Kahlo means just as much to museum directors, who know that a Frida Kahlo show, even a “Frida Kahlo” show, is one of the most reliable predictors of blockbuster attendance available to the art world. For a sick institution, Kahlo is a cure for what ails—a morbid irony given that so much of her imagery centers on health and dysfunction, reproduction and fidelity, and hope and salvation.

Can Kahlo save the struggling Artisphere? (The show, which has been in the works for some time, predates the venue’s public revenue and attendance woes.) The arts center proved up to the task of hosting the hundreds of fans lining up to see the exhibit. An Artisphere spokesperson said that the continuous current conveyed some 3,294 people through the exhibit during opening weekend. Artisphere has space enough to pair with the show plenty of programming, from a screening of the Salma Hayek biopic to a salsa dance party. There’s also some rather more legitimate and obscure artwork on display in the cultural center, such as a screening of a video installation by contemporary artist Cristina Iglesias.
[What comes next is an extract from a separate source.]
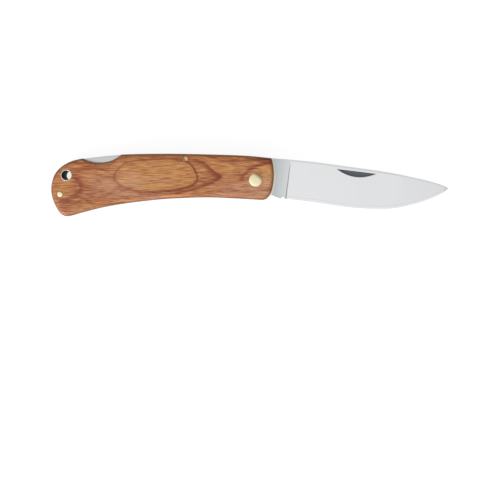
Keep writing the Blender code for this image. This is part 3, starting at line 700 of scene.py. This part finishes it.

There’s a cost to bringing contemporary art to Rosslyn, and that’s the solitary truth behind the show—it takes so much lower-c culture, so much abject pandering to Washingtonians in search of the “arty,” to bring one contemporary artwork into broader circulation. Frankly, the truth could be worse. Other Frida shows only serve to sell Frida tchotchkes. Artisphere is better than that, if only because it doesn’t have a gift shop.